2) The likelihood of Facebook material being available to the Iranian authorities is affected by whether the person is or has been at any material time a person of significant interest, because if so, they are, in general, reasonably likely to have been the subject of targeted Facebook surveillance. In the case of such a person, this would mean that any additional risks that have arisen by creating a Facebook account containing material critical of, or otherwise inimical to, the Iranian authorities would not be mitigated by the closure of that account, as there is a real risk that the person would already have been the subject of targeted on-line surveillance, which is likely to have made the material known.
3) Where an Iranian national of any age returns to Iran, the fact of them not having a Facebook account, or having deleted an account, will not as such raise suspicions or concerns on the part of Iranian authorities.
4) A returnee from the UK to Iran who requires a laissez-passer or an emergency travel document (ETD) needs to complete an application form and submit it to the Iranian embassy in London. They are required to provide their address and telephone number, but not an email address or details of a social media account.  While social media details are not asked for, the point of applying for an ETD is likely to be the first potential “pinch point, ” referred to in AB and Others (internet activity – state of evidence) Iran [2015] UKUT 00257 (IAC).   It is not realistic to assume that internet searches will not be carried out until a person’s arrival in Iran.  Those applicants for ETDs provide an obvious pool of people, in respect of whom basic searches (such as open internet searches) are likely to be carried out.
Guidance on Facebook more generally
5) There are several barriers to monitoring, as opposed to ad hoc searches of someone’s Facebook material.  There is  no evidence before us that the Facebook website itself has been “hacked,” whether by the Iranian or any other government. The effectiveness of website “crawler” software, such as Google, is limited, when interacting with Facebook.  Someone’s name and some details may crop up on a Google search, if they still have a live Facebook account, or one that has only very recently been closed; and provided that their Facebook settings or those of their friends or groups with whom they have interactions, have public settings.   Without the person’s password, those seeking to monitor Facebook accounts cannot “scrape” them in the same unautomated way as other websites allow automated data extraction.    A person’s email account or computer may be compromised, but it does not necessarily follow that their Facebook password account has been accessed.
6) The timely closure of an account neutralises the risk consequential on having had a “critical” Facebook account, provided that someone’s Facebook account was not specifically monitored prior to closure.
Guidance on social media evidence generally
7) Social media evidence is often limited to production of printed photographs, without full disclosure in electronic format.   Production of a small part of a Facebook or social media account, for example, photocopied photographs, may be of very limited evidential value in a protection claim, when such a wealth of wider information, including a person’s locations of access to Facebook and full timeline of social media activities, readily available on the “Download Your Information” function of Facebook in a matter of moments, has not been disclosed.
8) It is easy for an apparent printout or electronic excerpt of an internet page to be manipulated by changing the page source data.
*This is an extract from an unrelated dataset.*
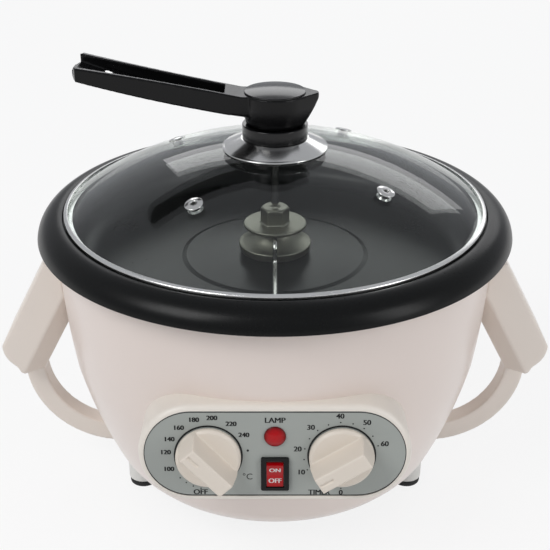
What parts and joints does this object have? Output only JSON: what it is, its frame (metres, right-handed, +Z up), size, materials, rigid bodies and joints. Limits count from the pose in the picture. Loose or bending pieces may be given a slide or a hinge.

For the same reason, where a decision maker does not have access to an actual account, purported printouts from such an account may also have very limited evidential value.
9) In deciding the issue of risk on return involving a Facebook account, a decision maker may legitimately consider whether a person will close a Facebook account and not volunteer the fact of a previously closed Facebook account, prior to application for an ETD: HJ (Iran) v SSHD [2011] AC 596.  Decision makers are allowed to consider first, what a person will do to mitigate a risk of persecution, and second, the reason for their actions.    It is difficult to see circumstances in which the deletion of a Facebook account could equate to persecution, as there is no fundamental right protected by the Refugee Convention to have access to a particular social media platform, as opposed to the right to political neutrality.   Whether such an inquiry is too speculative needs to be considered on a case-by-case basis. 
18. In BA (Demonstrators in Britain – risk on return) Iran CG [2011] UKUT 36 (IAC) the Upper Tribunal considered risk to those attending demonstrations in the UK, including the use of Facebook. The head note of that decision reads:
1 Given the large numbers of those who demonstrate here and the publicity which demonstrators receive, for example on Facebook, combined with the inability of the Iranian Government to monitor all returnees who have been involved in demonstrations here, regard must be had to the level of involvement of the individual here as well as any political activity which the individual might have been involved in Iran before seeking asylum in Britain.
2 (a) Iranians returning to Iran are screened on arrival. A returnee who meets the profile of an activist may be detained while searches of documentation are made. Students, particularly those who have known political profiles are likely to be questioned as well as those who have exited illegally.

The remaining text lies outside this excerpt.